- _TASK BRIEF_
Can you find the lines of the listing that include "from" and copy every one?

***

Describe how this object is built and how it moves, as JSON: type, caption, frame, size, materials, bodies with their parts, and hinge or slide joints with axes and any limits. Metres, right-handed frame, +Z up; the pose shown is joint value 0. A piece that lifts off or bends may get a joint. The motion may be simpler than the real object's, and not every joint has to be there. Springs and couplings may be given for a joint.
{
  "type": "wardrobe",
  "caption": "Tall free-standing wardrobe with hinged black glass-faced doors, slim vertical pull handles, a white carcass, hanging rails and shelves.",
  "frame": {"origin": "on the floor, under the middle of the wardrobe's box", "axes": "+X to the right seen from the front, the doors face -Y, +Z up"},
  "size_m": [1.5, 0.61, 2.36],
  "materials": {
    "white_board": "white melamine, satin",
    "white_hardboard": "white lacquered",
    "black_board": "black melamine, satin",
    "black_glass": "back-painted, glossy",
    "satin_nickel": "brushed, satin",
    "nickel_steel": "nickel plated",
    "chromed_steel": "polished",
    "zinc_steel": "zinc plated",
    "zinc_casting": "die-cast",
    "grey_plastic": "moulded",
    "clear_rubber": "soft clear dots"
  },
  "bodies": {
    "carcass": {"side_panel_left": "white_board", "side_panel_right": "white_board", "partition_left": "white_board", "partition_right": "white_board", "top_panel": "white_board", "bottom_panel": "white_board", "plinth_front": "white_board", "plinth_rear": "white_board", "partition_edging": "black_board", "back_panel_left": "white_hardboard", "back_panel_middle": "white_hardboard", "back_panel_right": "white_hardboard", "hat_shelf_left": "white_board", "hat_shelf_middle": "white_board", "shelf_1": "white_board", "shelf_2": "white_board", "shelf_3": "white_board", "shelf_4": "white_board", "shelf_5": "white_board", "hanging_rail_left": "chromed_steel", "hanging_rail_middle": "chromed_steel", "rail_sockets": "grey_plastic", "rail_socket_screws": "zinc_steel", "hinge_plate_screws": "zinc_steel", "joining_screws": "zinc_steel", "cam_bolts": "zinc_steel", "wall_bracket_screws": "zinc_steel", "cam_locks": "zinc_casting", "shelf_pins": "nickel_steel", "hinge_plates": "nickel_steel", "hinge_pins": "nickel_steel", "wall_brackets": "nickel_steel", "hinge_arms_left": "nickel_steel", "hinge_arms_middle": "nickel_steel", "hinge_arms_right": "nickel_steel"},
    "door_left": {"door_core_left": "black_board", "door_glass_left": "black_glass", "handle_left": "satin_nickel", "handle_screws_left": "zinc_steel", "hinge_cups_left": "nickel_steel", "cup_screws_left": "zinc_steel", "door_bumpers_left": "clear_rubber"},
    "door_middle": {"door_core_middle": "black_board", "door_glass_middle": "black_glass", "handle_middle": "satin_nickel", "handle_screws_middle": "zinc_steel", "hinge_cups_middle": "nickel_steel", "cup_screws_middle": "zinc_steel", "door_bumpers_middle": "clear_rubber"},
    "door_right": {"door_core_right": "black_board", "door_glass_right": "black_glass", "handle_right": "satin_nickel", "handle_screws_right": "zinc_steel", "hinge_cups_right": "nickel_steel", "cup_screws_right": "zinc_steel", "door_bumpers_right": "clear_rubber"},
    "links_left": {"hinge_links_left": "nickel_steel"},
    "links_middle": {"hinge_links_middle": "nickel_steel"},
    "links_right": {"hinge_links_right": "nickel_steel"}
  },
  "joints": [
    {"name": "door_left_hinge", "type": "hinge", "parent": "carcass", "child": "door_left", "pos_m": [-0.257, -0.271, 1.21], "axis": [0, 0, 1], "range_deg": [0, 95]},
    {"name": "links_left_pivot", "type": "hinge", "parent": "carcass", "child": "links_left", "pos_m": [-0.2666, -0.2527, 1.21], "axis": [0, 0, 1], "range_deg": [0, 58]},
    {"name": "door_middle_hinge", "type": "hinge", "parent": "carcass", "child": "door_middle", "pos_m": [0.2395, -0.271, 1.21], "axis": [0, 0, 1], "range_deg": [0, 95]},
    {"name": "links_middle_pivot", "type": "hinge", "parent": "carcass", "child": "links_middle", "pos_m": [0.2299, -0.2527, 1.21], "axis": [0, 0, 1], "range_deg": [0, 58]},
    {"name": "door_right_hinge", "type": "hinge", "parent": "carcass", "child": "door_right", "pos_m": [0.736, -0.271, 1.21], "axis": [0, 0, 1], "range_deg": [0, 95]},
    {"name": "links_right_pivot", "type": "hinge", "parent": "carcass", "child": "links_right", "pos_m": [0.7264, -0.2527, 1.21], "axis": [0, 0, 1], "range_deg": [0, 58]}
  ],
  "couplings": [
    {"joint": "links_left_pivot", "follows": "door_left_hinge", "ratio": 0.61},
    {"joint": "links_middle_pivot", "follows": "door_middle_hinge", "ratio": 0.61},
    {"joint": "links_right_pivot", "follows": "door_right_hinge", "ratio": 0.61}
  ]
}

***

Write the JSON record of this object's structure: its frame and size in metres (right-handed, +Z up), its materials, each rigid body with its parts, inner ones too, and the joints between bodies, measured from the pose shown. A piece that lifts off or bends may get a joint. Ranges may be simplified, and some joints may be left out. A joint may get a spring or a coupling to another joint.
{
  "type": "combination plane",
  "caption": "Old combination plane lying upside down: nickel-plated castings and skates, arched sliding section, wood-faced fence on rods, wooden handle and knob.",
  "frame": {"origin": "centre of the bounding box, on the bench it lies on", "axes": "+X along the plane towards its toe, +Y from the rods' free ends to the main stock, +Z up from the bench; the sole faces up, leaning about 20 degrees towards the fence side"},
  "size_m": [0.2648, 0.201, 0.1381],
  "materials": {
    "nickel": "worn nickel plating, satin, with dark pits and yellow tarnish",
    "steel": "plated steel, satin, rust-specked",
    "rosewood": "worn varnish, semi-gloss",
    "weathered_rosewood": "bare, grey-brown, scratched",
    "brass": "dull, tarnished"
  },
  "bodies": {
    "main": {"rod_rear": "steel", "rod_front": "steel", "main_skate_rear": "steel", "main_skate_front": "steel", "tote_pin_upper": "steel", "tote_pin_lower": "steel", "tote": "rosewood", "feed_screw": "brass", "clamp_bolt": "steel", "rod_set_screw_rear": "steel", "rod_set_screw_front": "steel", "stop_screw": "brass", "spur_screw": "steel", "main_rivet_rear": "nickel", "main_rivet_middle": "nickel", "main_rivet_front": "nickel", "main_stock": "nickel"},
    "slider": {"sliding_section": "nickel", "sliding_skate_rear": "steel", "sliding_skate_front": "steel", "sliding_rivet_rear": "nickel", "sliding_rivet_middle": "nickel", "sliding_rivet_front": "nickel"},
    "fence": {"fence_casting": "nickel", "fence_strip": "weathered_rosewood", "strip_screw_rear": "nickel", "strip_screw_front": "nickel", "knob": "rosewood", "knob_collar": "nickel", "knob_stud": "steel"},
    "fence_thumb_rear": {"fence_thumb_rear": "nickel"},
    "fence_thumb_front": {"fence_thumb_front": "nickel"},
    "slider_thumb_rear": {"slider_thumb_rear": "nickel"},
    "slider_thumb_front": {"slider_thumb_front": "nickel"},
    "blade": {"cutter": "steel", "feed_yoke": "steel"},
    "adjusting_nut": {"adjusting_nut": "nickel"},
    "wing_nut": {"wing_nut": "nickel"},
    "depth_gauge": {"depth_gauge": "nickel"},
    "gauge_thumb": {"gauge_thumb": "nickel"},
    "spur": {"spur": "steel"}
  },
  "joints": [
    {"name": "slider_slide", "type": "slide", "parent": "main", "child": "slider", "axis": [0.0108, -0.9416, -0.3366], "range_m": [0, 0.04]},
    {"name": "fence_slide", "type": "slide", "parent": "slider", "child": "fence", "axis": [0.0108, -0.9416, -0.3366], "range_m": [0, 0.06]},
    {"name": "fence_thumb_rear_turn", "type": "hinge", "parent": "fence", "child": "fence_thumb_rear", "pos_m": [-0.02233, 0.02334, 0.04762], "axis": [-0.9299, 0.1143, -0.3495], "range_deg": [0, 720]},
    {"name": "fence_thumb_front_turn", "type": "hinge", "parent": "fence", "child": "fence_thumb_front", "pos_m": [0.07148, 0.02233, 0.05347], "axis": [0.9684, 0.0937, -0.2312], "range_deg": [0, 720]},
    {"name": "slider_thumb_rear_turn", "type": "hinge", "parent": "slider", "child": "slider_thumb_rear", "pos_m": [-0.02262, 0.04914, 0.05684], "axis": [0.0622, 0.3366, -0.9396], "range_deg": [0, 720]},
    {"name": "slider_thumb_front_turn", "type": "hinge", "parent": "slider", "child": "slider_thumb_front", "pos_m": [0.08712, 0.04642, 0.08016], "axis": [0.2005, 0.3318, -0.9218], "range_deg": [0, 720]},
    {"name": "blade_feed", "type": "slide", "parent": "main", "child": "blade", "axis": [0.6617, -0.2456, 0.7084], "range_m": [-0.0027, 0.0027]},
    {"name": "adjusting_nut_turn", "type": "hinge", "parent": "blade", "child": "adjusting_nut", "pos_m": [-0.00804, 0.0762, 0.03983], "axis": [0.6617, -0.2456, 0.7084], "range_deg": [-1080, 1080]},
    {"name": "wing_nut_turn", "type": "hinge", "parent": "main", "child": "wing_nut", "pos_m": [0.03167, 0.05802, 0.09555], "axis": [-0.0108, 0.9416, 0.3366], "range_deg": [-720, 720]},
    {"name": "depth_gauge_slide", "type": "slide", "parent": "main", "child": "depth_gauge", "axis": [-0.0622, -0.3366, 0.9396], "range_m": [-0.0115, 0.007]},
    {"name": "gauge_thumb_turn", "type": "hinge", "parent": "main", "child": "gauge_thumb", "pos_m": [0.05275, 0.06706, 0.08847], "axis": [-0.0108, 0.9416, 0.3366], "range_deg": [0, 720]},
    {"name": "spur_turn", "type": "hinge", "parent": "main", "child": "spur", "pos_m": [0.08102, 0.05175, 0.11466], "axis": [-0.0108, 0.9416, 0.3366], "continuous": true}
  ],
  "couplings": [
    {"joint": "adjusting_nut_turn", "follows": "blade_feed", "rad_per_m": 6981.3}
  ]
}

***

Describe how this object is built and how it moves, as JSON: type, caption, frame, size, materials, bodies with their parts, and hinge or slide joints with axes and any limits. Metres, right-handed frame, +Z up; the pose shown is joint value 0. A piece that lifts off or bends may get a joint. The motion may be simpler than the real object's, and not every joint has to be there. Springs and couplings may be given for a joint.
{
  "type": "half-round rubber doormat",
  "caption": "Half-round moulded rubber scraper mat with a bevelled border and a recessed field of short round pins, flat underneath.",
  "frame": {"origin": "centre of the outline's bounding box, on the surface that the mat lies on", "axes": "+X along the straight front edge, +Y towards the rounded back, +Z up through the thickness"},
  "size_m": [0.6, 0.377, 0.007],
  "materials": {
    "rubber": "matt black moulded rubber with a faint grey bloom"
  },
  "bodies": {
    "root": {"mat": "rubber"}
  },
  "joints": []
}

***

- _TASK OUTPUT_
  "frame": {"origin": "on the floor, under the middle of the wardrobe's box", "axes": "+X to the right seen from the front, the doors face -Y, +Z up"},
Write the JSON record of this object's structure: its frame and size in metres (right-handed, +Z up), its materials, each rigid body with its parts, inner ones too, and the joints between bodies, measured from the pose shown. A piece that lifts off or bends may get a joint. Ranges may be simplified, and some joints may be left out. A joint may get a spring or a coupling to another joint.
  "frame": {"origin": "centre of the bounding box, on the bench it lies on", "axes": "+X along the plane towards its toe, +Y from the rods' free ends to the main stock, +Z up from the bench; the sole faces up, leaning about 20 degrees towards the fence side"},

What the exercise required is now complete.